There has been a great deal of evolving research and writing about physician burnout. Horror stories about long work hours, frustrations with working environments, administrative challenges are everywhere – social media, medical journals, mainstream media. While burnout is not new, the increased attention and consequences in the health care system are exposing not only the importance of physician well-being but also the impact of burnout on patient care.
What is burnout?
Burnout was first identified in the 1970s and further refined by Christina Maslach, PhD, as a syndrome that is due to prolonged exposure to chronic interpersonal stress with three key dimensions that include 1) overwhelming exhaustion, 2) feelings of cynicism and detachment from the job, and 3) a sense of ineffectiveness and lack of accomplishment.
The Maslach Burnout Inventory (MBI), a 22-item questionnaire that was developed in the 1980s has become the standard survey in research settings for the identification of burnout. However, a two-item questionnaire has been utilized with good correlation to the domains of emotional exhaustion and depersonalization and includes: 1) I feel burned out from my work and 2) I have become more callous toward people since I took this job.

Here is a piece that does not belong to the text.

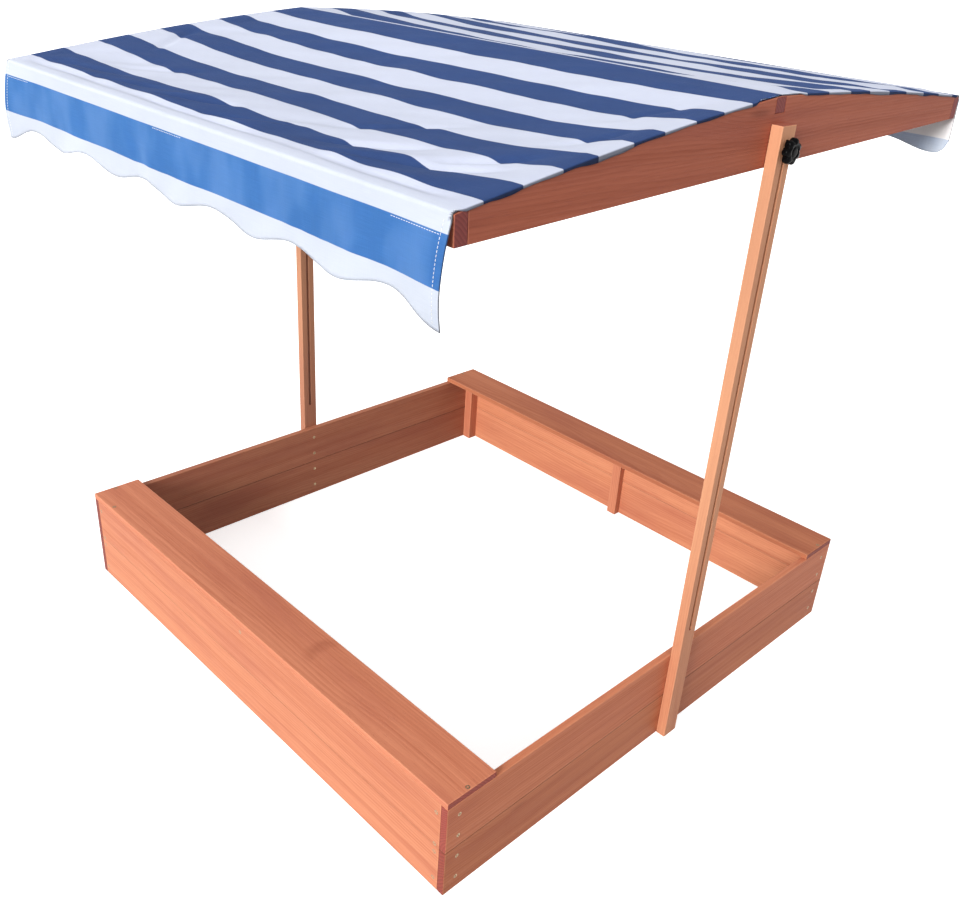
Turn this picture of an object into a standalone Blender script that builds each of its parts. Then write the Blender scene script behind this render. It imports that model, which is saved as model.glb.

Responses are graded on a scale from never to everyday with five points in between; the likelihood of burnout is high when responses are once a week or more frequent (i.e., a few times a week or everyday).
Why are we talking about burnout?
Burnout has far-reaching consequences. It not only affects the individual but also that person’s interpersonal relationships with family and friends. Additionally, burnout affects patient care and the overall health care system.
Let’s imagine the scenario in which you arrive at your office on a Monday morning and open your electronic health record (EHR). You tend to arrive at work about 45 minutes prior to your first patient to try to catch up with messages. As you wait for your computer to login (5 minutes? 8 minutes? 12 minutes?) and Citrix to connect, you are eating your breakfast bar and drinking mediocre coffee because you still haven’t had time to fix your coffee machine at home (should you just order a new one on Amazon and contribute to the world’s growing trash problem?). Once you login to your EHR, the first three messages are about missing charges and charts still left open – yes, you haven’t corrected the resident’s note from clinic on Friday afternoon, yet. The next two messages are about insurance denials for a prescription or a procedure or an imaging study. You decide that perhaps you should change gears and check your work email. The first email is a reminder that vacation requests for the next 6 months are due by end of business today and any requests made after today must go through some administrative approval process that seems inefficient and almost punitive (mainly because you forgot to discuss this with your partner and family and you are feeling somewhat guilty but resentful of this arbitrary deadline that was announced last week). Your pager promptly buzzes to announce that the first patient has arrived and is ready for you to consult. As you walk over to the procedure area, you remind yourself to finalize the resident’s note from Friday, file the missing charges, close those charts and find some reasonable evidence to justify the medication/test/procedure so that your patient is not saddled with a large bill. And as you walk up to your first patient of the morning, you are greeted by a nurse who indicates the patient doesn’t have a ride home postprocedure and what do you want to do?
Does any of this sound remotely familiar? In today’s medical practice, there are multiple factors that contribute toward burnout, including excessive clerical burden, inefficient EHR and computer systems, the sense of loss of control and flexibility, along with problems associated with work-life balance.